Nel referto stilato da S&P’s più volte si fa riferimento ai problemi di governance sofferti a livello europeo, nella definizione, nel coordinamento e nella realizzazione delle appropriate azioni per affrontare la crisi comune. “An open and prolonged dispute among European policymakers over the proper approach to address challenges”, un aperto e prolungato contrasto tra i governi europei è annoverato, testualmente, tra i fattori giustificativi dei ribassi. E, nella sezione dedicata all’Italia, il costo imposto dagli inconvenienti della governance europea viene addirittura messo in contrasto con la maggiore capacità mostrata dall’Italia nel formulare e realizzare politiche economiche in grado di mitigare la crisi: “the weakening policy environment at the European level is to a sufficient degree offset by Italy’s stronger capacity to formulate and implement crisis-mitigating policies”. Visto dal nostro punto di vista, si tratta di un riconoscimento importante per l’Italia. E’ quasi un ribaltamento di prospettiva, dove la condotta di Roma viene giudicata più efficace di quella di Bruxelles. Purtroppo, non è stato abbastanza per impedire il nostro downgrading.

Pro malo, bonum. Il ribasso dei rating dei paesi europei indica quanto progressi importanti sul fronte del coordinamento e dell’efficacia nella comune governance europea potrebbero tornare utili all’Europa e riverberarsi positivamente anche sul giudizio che le agenzie di rating e i mercati formulano sul merito di credito dei paesi della moneta unica. E’ un bonus da cooperazione e da coordinamento che va colto. Si tratterebbe anche di un fattore decisivo per correggere l’anomalia che oggi si rileva quando si confrontano i rating di grandi paesi membri dell’Eurozona e quello degli Stati Uniti, avendo presenti quelle che sono le dimensioni in rapporto al PIL dei rispettivi debiti pubblici.

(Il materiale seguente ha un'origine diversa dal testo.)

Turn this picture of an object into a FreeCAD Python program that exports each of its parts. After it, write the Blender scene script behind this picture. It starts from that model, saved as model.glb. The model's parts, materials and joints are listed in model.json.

Facciamo alcuni esempi. Francia e Stati Uniti godono di un medesimo rating AA+. La Francia ha però un debito pubblico che in rapporto al PIL si colloca e – prevede il Fondo monetario internazionale nell’ultimo World Economic Outlook – continuerà ad attestarsi al di sotto del 90 per cento, mentre gli Stati Uniti hanno visto il proprio ratio crescere in pochi anni dal 60 al 100 per cento e rischiano, negli anni a venire, ulteriori e significativi incrementi. Nelle sue ultime previsioni, il Fondo monetario internazionale ipotizza che il rapporto tra debito pubblico e PIL degli Stati Uniti possa salire al 115 per cento nel 2016, un valore addirittura superiore a quanto alla stessa data potrebbe, sempre secondo l’FMI, essere il livello dell’Italia.

Nei prossimi cinque anni è verosimile che il debito pubblico in rapporto al PIL scenda in Italia e salga negli USA e che gli Stati Uniti ci sopravanzino nella poco ambita classifica relativa a questo fondamentale indicatore. Scontando questo scenario di consenso sono forse troppi i cinque livelli (notches) che ora separano il nostro rating da quello americano. Si sa, i giudizi delle agenzie di rating tendono a guardare indietro più che avanti. Sta a noi, italiani ed europei, dare prova di lungimiranza.